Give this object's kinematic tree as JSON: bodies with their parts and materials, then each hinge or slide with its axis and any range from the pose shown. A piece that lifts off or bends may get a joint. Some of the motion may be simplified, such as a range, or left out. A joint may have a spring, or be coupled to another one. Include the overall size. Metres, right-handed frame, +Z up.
□ □ □ □ □
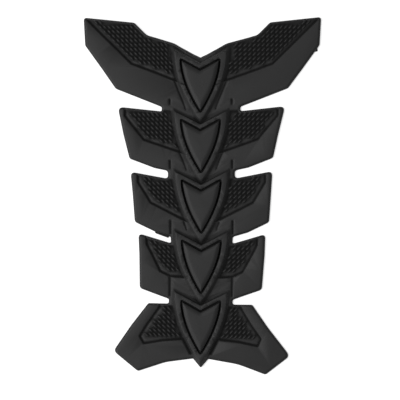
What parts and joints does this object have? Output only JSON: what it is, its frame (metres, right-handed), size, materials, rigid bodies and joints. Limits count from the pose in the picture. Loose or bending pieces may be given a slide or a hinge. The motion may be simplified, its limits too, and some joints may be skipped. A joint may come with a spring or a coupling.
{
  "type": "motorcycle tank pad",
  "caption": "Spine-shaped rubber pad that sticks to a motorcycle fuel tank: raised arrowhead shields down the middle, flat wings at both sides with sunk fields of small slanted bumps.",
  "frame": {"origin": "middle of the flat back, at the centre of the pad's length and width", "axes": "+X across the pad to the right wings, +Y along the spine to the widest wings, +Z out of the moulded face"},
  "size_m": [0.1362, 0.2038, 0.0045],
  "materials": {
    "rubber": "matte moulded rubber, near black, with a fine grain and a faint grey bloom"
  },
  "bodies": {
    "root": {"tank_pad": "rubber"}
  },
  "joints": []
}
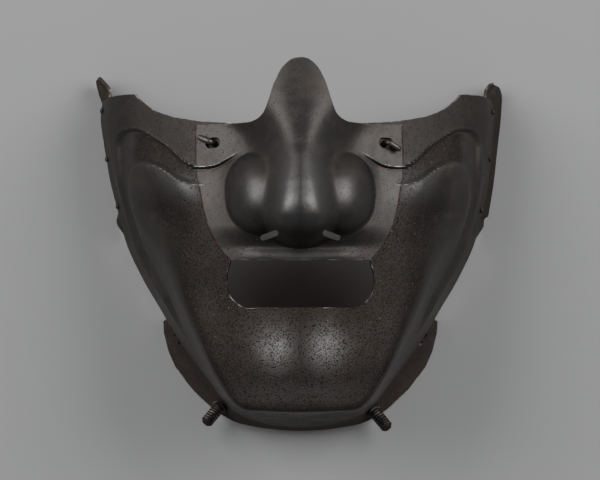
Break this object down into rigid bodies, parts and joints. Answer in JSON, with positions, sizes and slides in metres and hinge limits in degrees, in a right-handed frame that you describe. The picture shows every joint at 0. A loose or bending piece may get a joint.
□ □ □ □ □
● **Set task**:
Pull out every line of the entries that includes the word "down".

● **Reply to the task**:
  "caption": "Spine-shaped rubber pad that sticks to a motorcycle fuel tank: raised arrowhead shields down the middle, flat wings at both sides with sunk fields of small slanted bumps.",
Break this object down into rigid bodies, parts and joints. Answer in JSON, with positions, sizes and slides in metres and hinge limits in degrees, in a right-handed frame that you describe. The picture shows every joint at 0. A loose or bending piece may get a joint.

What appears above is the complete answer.